The upcoming modernisation and package restructure will enable us to fully realise and extend these capabilities:

Task-Level GPU Workflows Workflows will be able to dynamically accelerate specific tasks using GPUs, focusing compute resources on the most demanding steps and enabling parallel execution at scale.
Comprehensive Multi-Tree Analysis We will support complex workflows operating across multiple trees or datasets—an increasingly common requirement in modern HEP analyses.
Seamless Integration with Modern Ecosystem Tools Enhanced compatibility and tighter integration with powerful libraries such as:
- boost-histogram for efficient, high-performance histogramming.
- parquet for modern, compressed, columnar data storage.
- uproot5 for writing ROOT files
- SnakeMake and Hamilton for workflow management.
Interface to SWIFT-HEP A new interface to SWIFT-HEP will allow direct use of cutting-edge developments, including integration with the Virtual Analysis Facility.

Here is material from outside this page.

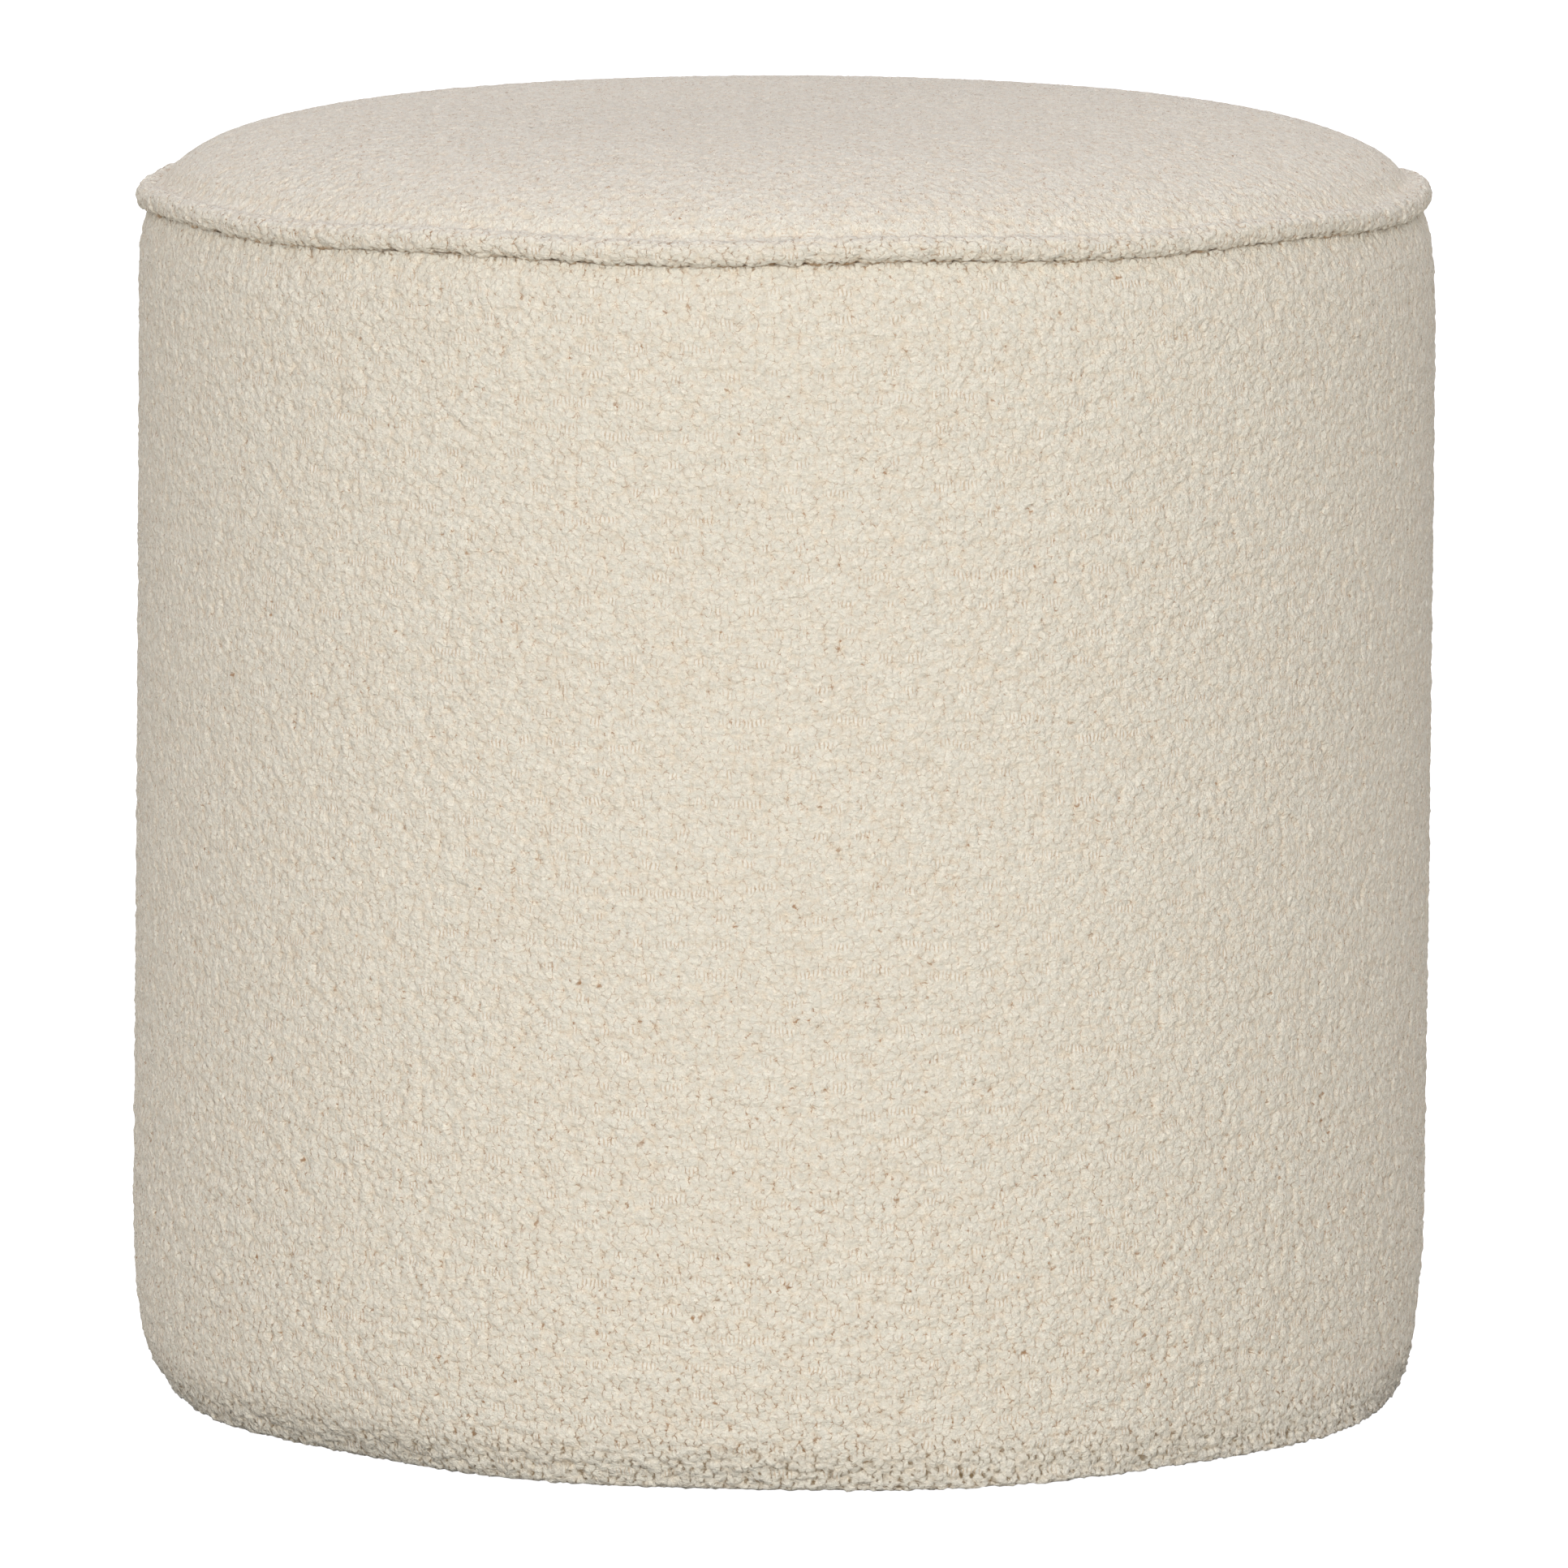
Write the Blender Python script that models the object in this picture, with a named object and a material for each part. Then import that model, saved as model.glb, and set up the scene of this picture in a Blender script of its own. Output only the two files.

These improvements will ensure FAST-HEP remains aligned with modern analysis practices, offering a robust foundation for performant, flexible, and scalable HEP workflows.

Conclusion

The planned improvements to FAST-HEP mark a significant step forward in making high-energy physics (HEP) analysis tools more maintainable, extensible, and reproducible.

By decoupling the workflow description from execution backends, introducing a more modular and versioned architecture, and consolidating packages under a coherent fasthep-* naming scheme, we aim to create a robust foundation for future development and community collaboration.

New functionality—enabled by architectural changes and past support from initiatives like the IRIS Digital Assets grant—will unlock more advanced use cases, such as GPU-accelerated tasks, multi-tree analysis, and deeper integration with tools like uproot5, boost-histogram, and SWIFT-HEP.

Ultimately, these changes are driven by the needs of modern HEP research: scalable workflows, reproducible results, and a developer-friendly ecosystem. With this foundation, FAST-HEP is well-positioned to grow as a core part of the HEP software landscape.